Concepedia

TLDR

The study examined how phonological short‑term and working memory capacities relate to end‑of‑year English test performance. 121 15‑16‑year‑old Hungarian secondary students in an intensive bilingual program completed a non‑word repetition test, the Cambridge First Certificate Exam, and for 50 of them a backward digit span test to assess working memory. Phonological short‑term memory influences beginners and pre‑intermediate learners differently, while backward digit span scores strongly correlate with overall English proficiency and all sub‑skills.

Abstract

In our research we addressed the question what the relationship is between phonological short-term and working memory capacity and performance in an end-of-year reading, writing, listening, speaking and use of English test.
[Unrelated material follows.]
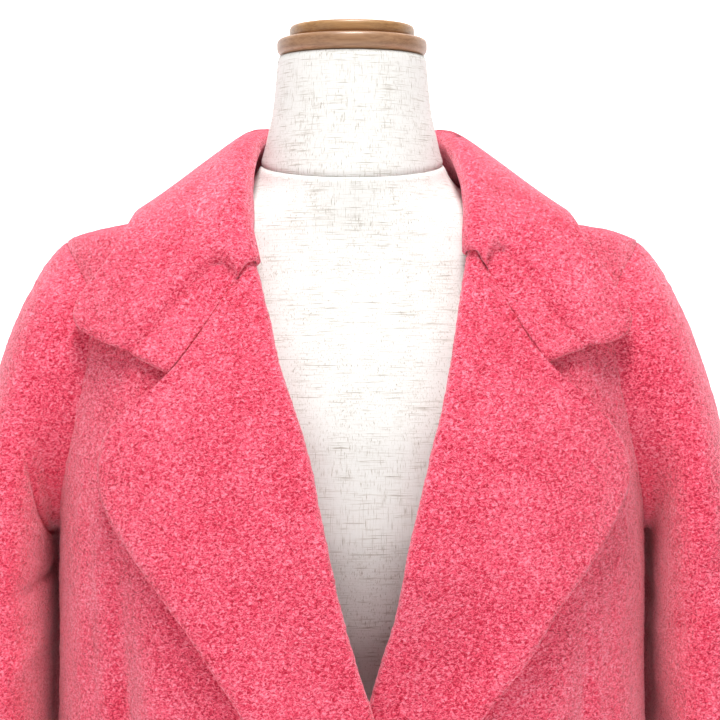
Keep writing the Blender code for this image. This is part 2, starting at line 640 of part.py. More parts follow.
def lapel_stations(roll):
    """Ways down a lapel that meet the rows of its front panel, and ways between them."""
    ways = np.linspace(0, 1, 200)
    heights = along(np.stack([roll["across"], roll["height"]], axis=-1), ways)[:, 1]
    met = np.interp(-panel_heights()[::-1], -heights, ways)
    tail = np.interp(-(BREAK + LAPEL_TAIL), -heights, ways)
    met = met[(met > 0.03) & (met < tail - 0.02)]
    upper = met[met < 0.4]
    between = (upper[1:] + upper[:-1]) / 2
    return np.sort(np.concatenate([[0.0, tail], met, between]))


def turned_piece(name, surface, wall, stations, flatten, material, side):
    """A piece with a rolled fold: walls follow its visible face."""
    paths = np.concatenate([np.linspace(0, 1, 5), 1 + np.linspace(0, 1, FLAT_STEPS + 1)[1:]])
    path, way = np.meshgrid(paths, np.array(stations))
    face = surface(path, way)
    normal = face_normal(surface, path, way) * side
    lying = ease(1.0, 1.3, path) * flatten(way)
    normal = unit(normal + (body_normal(face) - normal) * lying[..., None])
    inner = face - normal * wall(path)[..., None]
    return wall_object(name, face, inner, material)


def make_lapel(name, roll, edge, side, material):
    """Turned-back lapel over its front panel."""
    def surface(path, way):
        return lapel_surface(path, way, roll, edge, side)
    return turned_piece(name, surface, lapel_wall, lapel_stations(roll), np.ones_like,
                        material, -side)


def make_collar(material):
    """Collar stand and fall in one piece, from notch to notch round the neck."""
    def surface(path, way):
        left = collar_surface(path, np.clip(way, 0, 1), ROLL_RIGHT, EDGE_RIGHT, -1,
                              COLLAR_FOLD_RIGHT, COLLAR_EDGE_RIGHT)
        right = collar_surface(path, np.clip(2 - way, 0, 1), ROLL_LEFT, EDGE_LEFT, 1,
                               COLLAR_FOLD_LEFT, COLLAR_EDGE_LEFT)
        return np.where(np.expand_dims(way <= 1, -1), left, right)
    stations = list(COLLAR_STATIONS) + [2 - s for s in reversed(COLLAR_STATIONS[:-1])]

    def by_the_gorge(way):
        return 1 - ease(0.0, COLLAR_BLEND, np.minimum(way, 2 - way))
    return turned_piece("collar", surface, collar_wall, stations, by_the_gorge, material, 1)


def make_button(material):
    """Round button with a raised rim, just under the break."""
    middle = on_body(np.array(OVERLAP - 0.028), np.array(BREAK - 0.030), 0, 0.0008)
    normal = body_normal(middle)
    rim, dish = BUTTON_RADIUS * 0.78, BUTTON_THICKNESS * 0.62
    profile = [(0.0, dish), (rim, dish), (rim + 0.0009, BUTTON_THICKNESS),
               (BUTTON_RADIUS - 0.0009, BUTTON_THICKNESS), (BUTTON_RADIUS, 0.0036),
               (BUTTON_RADIUS, 0.0012), (BUTTON_RADIUS - 0.0012, 0.0), (0.0, 0.0)]
    button = turned("button", profile, ROUND_STEPS, material)
    button.location = middle
    button.rotation_euler = (math.atan2(-normal[1], normal[2]), 0, 0)
    return button


# ---------------------------------------------------------------- form and stand
def ring_points(row, turns):
    """A ring of the dress form."""
    power = 2 / row["squareness"]
    side, front = np.sin(turns), np.cos(turns)
    depth = np.where(front > 0, -row["front_depth"], row["back_depth"])
    x = row["half_width"] * np.sign(side) * np.abs(side) ** power
    y = depth * np.abs(front) ** power
    return np.stack([x, y, row["height"] + row["tilt"] * y], axis=-1)


def make_form(name, table, material, steps):
    """Closed solid through the rings of a table."""
    turns = np.linspace(0, 2 * math.pi, ROUND_STEPS, endpoint=False)
    heights = np.interp(np.linspace(0, len(table["height"]) - 1, steps + 1),
                        np.arange(len(table["height"])), table["height"])
    rings = []
    for height in heights:
        row = row_at(table, "height", height)
        row["height"] = height
        rings.append(ring_points(row, turns))
    points = np.concatenate(rings)
    count = len(turns)
    faces = [tuple(range(count))[::-1], tuple(range(steps * count, (steps + 1) * count))]
    for r in range(steps):
        for c in range(count):
            d = (c + 1) % count
            faces.append((r * count + c, r * count + d, (r + 1) * count + d, (r + 1) * count + c))
    return mesh_object(name, points, faces, material)


def turned(name, profile, steps, material):
    """A turned solid from its (radius, height) profile, listed from the top down."""
    mesh = bpy.data.meshes.new(name)
    edges = [(i, i + 1) for i in range(len(profile) - 1)]
    mesh.from_pydata([(radius, 0, height) for radius, height in profile], edges, [])
    thing = bpy.data.objects.new(name, mesh)
    screw = thing.modifiers.new("turned", "SCREW")
    screw.steps = steps
    screw.render_steps = steps
    screw.use_merge_vertices = True
    screw.merge_threshold = 0.00001
    screw.use_smooth_shade = True
    return finish(thing, material)


def disc_profile(bottom, top, radius, rounding):
    """Profile of a round plate with rounded edges, top centre first."""
    corner = [math.radians(a) for a in (90, 60, 30, 0)]
    upper = [(radius - rounding + rounding * math.cos(a), top - rounding + rounding * math.sin(a))
             for a in corner]
    lower = [(radius - rounding + rounding * math.cos(a), bottom + rounding - rounding * math.sin(a))
             for a in reversed(corner)]
    return [(0.0, top)] + upper + lower + [(0.0, bottom)]


def make_caps(lower_wood, upper_wood):
    """Two wooden discs on the neck."""
    low, middle, high = CAP_HEIGHTS
    turned("cap_lower", disc_profile(low, middle, CAP_RADII[0], 0.0040), 32, lower_wood)
    turned("cap_upper", disc_profile(middle + SEAM_GAP, high, CAP_RADII[1], 0.0040), 32, upper_wood)


def make_stand(metal):
    """Round weighted base and pole."""
    base = [(0.0, BASE_THICKNESS), (0.030, BASE_THICKNESS), (0.036, BASE_THICKNESS - 0.003),
            (BASE_RADIUS - 0.016, 0.0125), (BASE_RADIUS - 0.005, 0.0105), (BASE_RADIUS, 0.0065),
            (BASE_RADIUS, 0.0012), (BASE_RADIUS - 0.0012, 0.0), (0.0, 0.0)]
    turned("base", base, 40, metal)
    bottom, top = BASE_THICKNESS + SEAM_GAP, TORSO_BOTTOM - SEAM_GAP
    bpy.ops.mesh.primitive_cylinder_add(vertices=24, radius=POLE_RADIUS, depth=top - bottom,
                                        location=(0, 0, (top + bottom) / 2))
    pole = bpy.context.object
    pole.name = pole.data.name = "pole"
    pole.data.shade_smooth()
    pole.data.set_sharp_from_angle(angle=math.radians(40))
    finish(pole, metal)


# ---------------------------------------------------------------- materials and assembly
def material(name, colour, roughness, metallic=0.0):
    made = bpy.data.materials.new(name)
    made.use_nodes = True
    shader = made.node_tree.nodes["Principled BSDF"]
    shader.inputs["Base Color"].default_value = (*colour, 1)
    shader.inputs["Roughness"].default_value = roughness
    shader.inputs["Metallic"].default_value = metallic
    return made


def clear_scene():
    for thing in list(bpy.data.objects):
        bpy.data.objects.remove(thing, do_unlink=True)


def main():
    clear_scene()
    collection = bpy.data.collections.new(COLLECTION)
    bpy.context.scene.collection.children.link(collection)

    wool = material("pink_wool", (0.80, 0.10, 0.17), 0.95)
    linen = material("linen", (0.72, 0.68, 0.60), 0.90)
    wood = material("wood", (0.42, 0.22, 0.10), 0.55)
    golden = material("golden_wood", (0.55, 0.30, 0.12), 0.50)
    metal = material("painted_metal", (0.60, 0.58, 0.55), 0.40, 0.2)
    shell = material("button_plastic", (0.62, 0.10, 0.16), 0.35)

    make_back(wool)
    make_front("front_right", ROLL_RIGHT, -1, wool)
    make_front("front_left", ROLL_LEFT, 1, wool)
    make_lapel("lapel_right", ROLL_RIGHT, EDGE_RIGHT, -1, wool)
    make_lapel("lapel_left", ROLL_LEFT, EDGE_LEFT, 1, wool)
    make_collar(wool)
    make_sleeve("sleeve_right", -1, wool)
    make_sleeve("sleeve_left", 1, wool)
    make_button(shell)

    make_form("form_torso", TORSO, linen, 22)
    make_form("form_neck", NECK, linen, 6)
    make_caps(wood, golden)
    make_stand(metal)


main()
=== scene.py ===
"""Studio picture of the pink looped-wool jacket on its limbless dress form.

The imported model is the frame. Its driving dimensions and tables are repeated here, and each
cloth piece is laid over its solid from the same curves, finer and with its creases and nap.
Metres, +Z up. The front faces -Y and the wearer's left is +X.
"""
import math

import bmesh
import bpy
import numpy as np

from mathutils import Matrix, Vector

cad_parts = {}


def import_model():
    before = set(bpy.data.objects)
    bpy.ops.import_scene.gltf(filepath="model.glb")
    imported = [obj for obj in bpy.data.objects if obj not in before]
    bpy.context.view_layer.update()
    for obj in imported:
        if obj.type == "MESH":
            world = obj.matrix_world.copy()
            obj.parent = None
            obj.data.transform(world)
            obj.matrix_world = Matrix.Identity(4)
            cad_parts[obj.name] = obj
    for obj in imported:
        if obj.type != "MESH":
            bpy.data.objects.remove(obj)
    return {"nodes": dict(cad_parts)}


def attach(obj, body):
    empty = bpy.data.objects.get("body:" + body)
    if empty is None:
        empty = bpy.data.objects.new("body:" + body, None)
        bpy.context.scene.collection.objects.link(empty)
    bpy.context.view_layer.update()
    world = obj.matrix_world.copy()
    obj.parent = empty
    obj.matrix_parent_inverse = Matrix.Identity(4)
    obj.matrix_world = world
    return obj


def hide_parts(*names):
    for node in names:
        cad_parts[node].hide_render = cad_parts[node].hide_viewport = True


# ---------------------------------------------------------------- driving dimensions
PANEL_WALL = 0.0030          # heavy looped wool cloth
SLEEVE_WALL = 0.0028
LAPEL_WALL = 0.0045          # two layers sewn together
COLLAR_WALL = 0.0045
STAND_WALL = 0.0032
SEAM_GAP = 0.0003

HEM = 0.215                  # heights above the table
UNDERARM = 0.6613
SHOULDER_TIP = 0.8626
NECKLINE = 0.903
BREAK = 0.370                # where the lapels start to turn back
OVERLAP = 0.070              # how far each front passes the centre
ARMHOLE_FRONT = 0.060        # how far the armhole reaches forward and back
ARMHOLE_BACK = 0.072
ARMHOLE_MIDDLE = (UNDERARM + SHOULDER_TIP) / 2
ARMHOLE_HALF = (SHOULDER_TIP - UNDERARM) / 2

ROLL_RADIUS = 0.0055         # outer radius of the turned-back fold
ROLL_CENTRE = ROLL_RADIUS - PANEL_WALL
LAPEL_LIE = LAPEL_WALL + 0.0007
LAPEL_TAIL = 0.030           # the lapel ends this far above the break
ROLL_GAP = 0.0008
ROLL_EASE = 0.025            # cloth over which a lapel settles from its fold to the front
EDGE_SPRING = 0.0025         # how far its edge stands up, and over how much cloth
EDGE_EASE = 0.030
WALL_PATH = (0.6, 1.3)       # where lapel and collar grow to their full thickness
NECK_INSET = 0.0125          # a front's neck edge lies this far outside its roll line
STAND_SHIFT = STAND_WALL + 0.0022
STAND_RISE = 0.001           # how far the stand's seam is raised off the neck edge
FOLD_FADE = 0.16             # height over which a large fold sets in

NECK_TOP = 0.9917
CAP_HEIGHTS = (0.992, 1.0042, 1.0135)
CAP_RADII = (0.0525, 0.0436)
BUTTON_RADIUS = 0.0145
BUTTON_THICKNESS = 0.0050


def columns(names, *rows):
    """A table with named columns."""
    return dict(zip(names.split(), np.array(rows).T))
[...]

The participants of our study were 121 secondary school students aged 15–16 in the first intensive language training year of a bilingual education program in Hungary. The participants performed a non-word repetition test and took a Cambridge First Certificate Exam. Fifty students were also tested with a backward digit span test, measuring their working memory capacity. Our study indicates that phonological short-term memory capacity plays a different role in the case of beginners and pre-intermediate students in intensive language learning. The backward digit span test correlated very highly with the overall English language competence, as well as with reading, listening, speaking and use of English (vocabulary and grammar) test scores.